I’m currently writing this as I sit at the help desk. It’s roughly 3 a.m., and I can no longer count the cups of coffee I’ve had today on one hand: this is the thesis of my RA life. If you’ve used blue tape as a fashion accessory, if a duty phone causes you more panic than a horror movie and if you have done more ice-breakers than you care to remember, congrats on having the worst job ever.
From the very first day of my first semester of my first college experience when I met my very first RA, I knew it: I wanted to be one of the coolest kids on campus and be a resident assistant. Of course, I later learned that being the RA was not a guarantee of “coolness,” but rather the stigma I’d never be able to shake, but we’ll get there, don’t you worry.
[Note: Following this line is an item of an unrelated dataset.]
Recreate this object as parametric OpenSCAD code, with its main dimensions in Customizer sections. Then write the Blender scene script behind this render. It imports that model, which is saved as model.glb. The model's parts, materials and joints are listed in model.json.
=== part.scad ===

I personally didn’t become an RA to make friends, and I knew confronting kids my age or older my first year would be a challenge, and secure my position as “resident a-hole.” Your residents and your fellow RA’s will avoid you like the plague and any chance of a social life vanishes as soon as you sign the contract — it’s almost like signing away your soul, well, actually it’s just like that.
Your friends get off work after six or eight hours, but your door is knocked on 24/7, and that one resident will continue to come to your room all hours of the night and weekend to get advice on their life and life choices. Basically, you are no longer a human, you’re an RA machine.
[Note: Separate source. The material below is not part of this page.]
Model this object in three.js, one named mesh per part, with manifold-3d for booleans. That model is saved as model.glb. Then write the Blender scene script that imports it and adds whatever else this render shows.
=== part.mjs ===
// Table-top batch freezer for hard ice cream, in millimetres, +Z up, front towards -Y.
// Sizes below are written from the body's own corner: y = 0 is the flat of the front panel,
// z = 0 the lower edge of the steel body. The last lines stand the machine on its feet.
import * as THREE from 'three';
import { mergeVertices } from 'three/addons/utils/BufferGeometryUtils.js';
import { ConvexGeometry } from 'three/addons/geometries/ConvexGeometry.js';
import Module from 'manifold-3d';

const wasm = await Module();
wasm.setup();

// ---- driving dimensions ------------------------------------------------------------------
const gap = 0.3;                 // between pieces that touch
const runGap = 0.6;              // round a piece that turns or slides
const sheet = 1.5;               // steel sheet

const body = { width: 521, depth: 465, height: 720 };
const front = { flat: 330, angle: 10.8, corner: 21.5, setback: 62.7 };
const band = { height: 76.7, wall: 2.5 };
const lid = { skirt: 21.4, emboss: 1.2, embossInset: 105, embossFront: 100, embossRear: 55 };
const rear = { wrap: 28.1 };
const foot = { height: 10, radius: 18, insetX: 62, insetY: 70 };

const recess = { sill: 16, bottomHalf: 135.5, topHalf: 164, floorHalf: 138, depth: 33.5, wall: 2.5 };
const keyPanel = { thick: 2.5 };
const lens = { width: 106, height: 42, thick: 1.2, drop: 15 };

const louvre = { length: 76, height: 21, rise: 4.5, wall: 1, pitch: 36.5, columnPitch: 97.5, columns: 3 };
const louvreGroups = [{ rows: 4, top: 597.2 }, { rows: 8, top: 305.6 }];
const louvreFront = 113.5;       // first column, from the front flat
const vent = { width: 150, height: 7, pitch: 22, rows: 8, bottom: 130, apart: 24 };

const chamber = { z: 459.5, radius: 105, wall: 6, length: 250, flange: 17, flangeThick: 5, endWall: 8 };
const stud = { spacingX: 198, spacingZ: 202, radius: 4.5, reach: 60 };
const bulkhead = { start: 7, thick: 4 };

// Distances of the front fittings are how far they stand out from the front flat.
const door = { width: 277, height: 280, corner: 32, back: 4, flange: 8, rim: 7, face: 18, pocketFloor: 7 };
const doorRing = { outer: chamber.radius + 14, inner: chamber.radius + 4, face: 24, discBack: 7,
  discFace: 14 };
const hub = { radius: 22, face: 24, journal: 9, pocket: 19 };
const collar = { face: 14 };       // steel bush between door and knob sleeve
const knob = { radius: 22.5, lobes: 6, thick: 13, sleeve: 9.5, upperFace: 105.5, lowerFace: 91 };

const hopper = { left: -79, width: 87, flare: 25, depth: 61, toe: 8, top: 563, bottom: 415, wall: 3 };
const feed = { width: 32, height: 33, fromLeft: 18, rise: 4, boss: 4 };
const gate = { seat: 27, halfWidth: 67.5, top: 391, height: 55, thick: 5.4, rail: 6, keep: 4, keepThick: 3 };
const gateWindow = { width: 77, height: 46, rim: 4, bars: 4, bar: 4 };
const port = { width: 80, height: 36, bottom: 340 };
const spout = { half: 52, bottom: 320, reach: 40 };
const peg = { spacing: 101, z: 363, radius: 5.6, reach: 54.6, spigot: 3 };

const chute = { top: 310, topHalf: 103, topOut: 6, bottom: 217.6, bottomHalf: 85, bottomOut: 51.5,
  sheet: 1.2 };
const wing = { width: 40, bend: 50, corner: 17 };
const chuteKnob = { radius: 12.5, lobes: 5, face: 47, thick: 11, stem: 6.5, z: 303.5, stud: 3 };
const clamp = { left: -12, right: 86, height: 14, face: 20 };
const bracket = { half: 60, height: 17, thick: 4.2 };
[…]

More than all of these things, more than the late nights with UPD and medics, more than the mandatory staff fun and the programs, there is one thing that being an RA did that ruined me: it made me actually care.
I don’t “bust” you because it’s fun. I don’t get a thrill out of calling UPD or a medic to pump your stomach because you had too much fun on a Tuesday. When I close your door that’s open at 2 a.m. and tell you to be quiet while doing my rounds it’s not because I love being the bad guy. I do all these things — and more — because I genuinely care.
I decided my freshman year to be an RA because I wanted to be the RA I never had and make the hardest part of someone’s life a little easier. I never expected that working for residence life would actually change me into a more empathetic and compassionate person.
In my time as an RA, I’ve seen people at their lowest points, suffering from the consequences of poor decisions and struggling to find themselves while also trying to get through the most rigorous academic and personal challenges. As much as I’ve learned a lot, I’ve actually become a better person for the “worst” job out there.